3. Several Cougar staffers spent time at USC. Offensive line coach Clay McGuire mentored the Trojans’ O-linemen last season. Head strength and conditioning coach Dwain Bradshaw worked on USC’s strength staff in 2017. Quality control assistant Dan Ferrigno coached Trojan receivers and special teams in 2000. Justin Mesa, a WSU quality control staffer, spent six years on USC’s staff (2007-12), helping out with various positions.
4. USC leads the series 62-10-4. USC is on a three-game winning streak over the Cougars, whose most recent win in the series came in 2017 – when 16th-ranked WSU topped No. 5 USC on a wild night in Pullman. That 30-27 win is WSU’s most recent victory over a top-10 team. The Cougars haven’t claimed a true road win over a top-10 team since defeating No. 10 Oregon 55-16 in 2003. The Trojans are 40-6-2 at home against WSU, which hasn’t won in the Coliseum since a 10-7 decision in 2013.

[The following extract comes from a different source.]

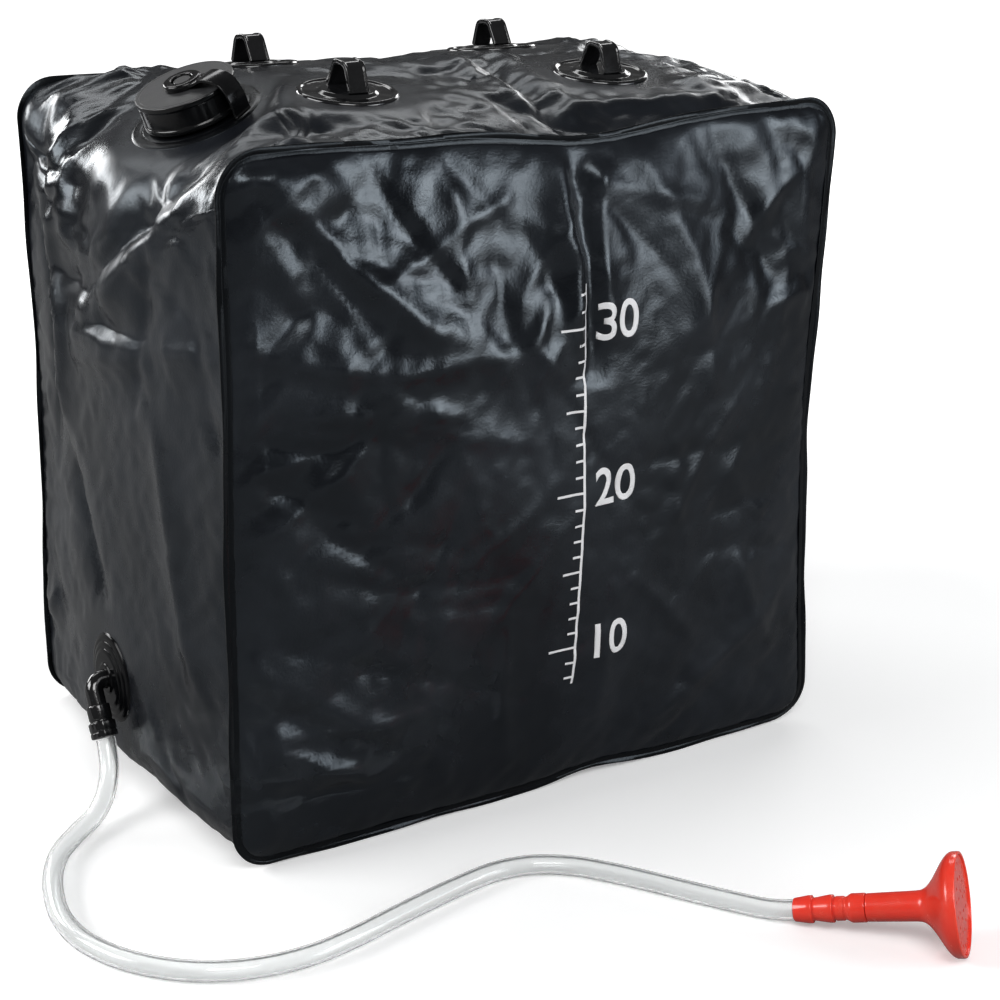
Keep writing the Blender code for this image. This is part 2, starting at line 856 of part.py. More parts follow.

5. The Cougars and Trojans aren’t scheduled to play next season, and USC will be leaving for the Big Ten Conference in 2024 – along with UCLA. So, Saturday’s WSU/USC matchup will be the final Pac-12 contest between the teams – and it’s uncertain when/if they will meet again.
6. WSU’s roster features 31 players from Southern California, including five who list Los Angeles as their hometown – receiver Renard Bell, linebacker Daiyan Henley, safety Jordan Lee, defensive tackle Ahmir Crowder and linebacker Buddah Al-Uqdah.
“I can’t wait for that one,” Bell said of the USC game during a preseason interview. “I have preexisting hate from before I came to college. (USC is) five minutes from my house.”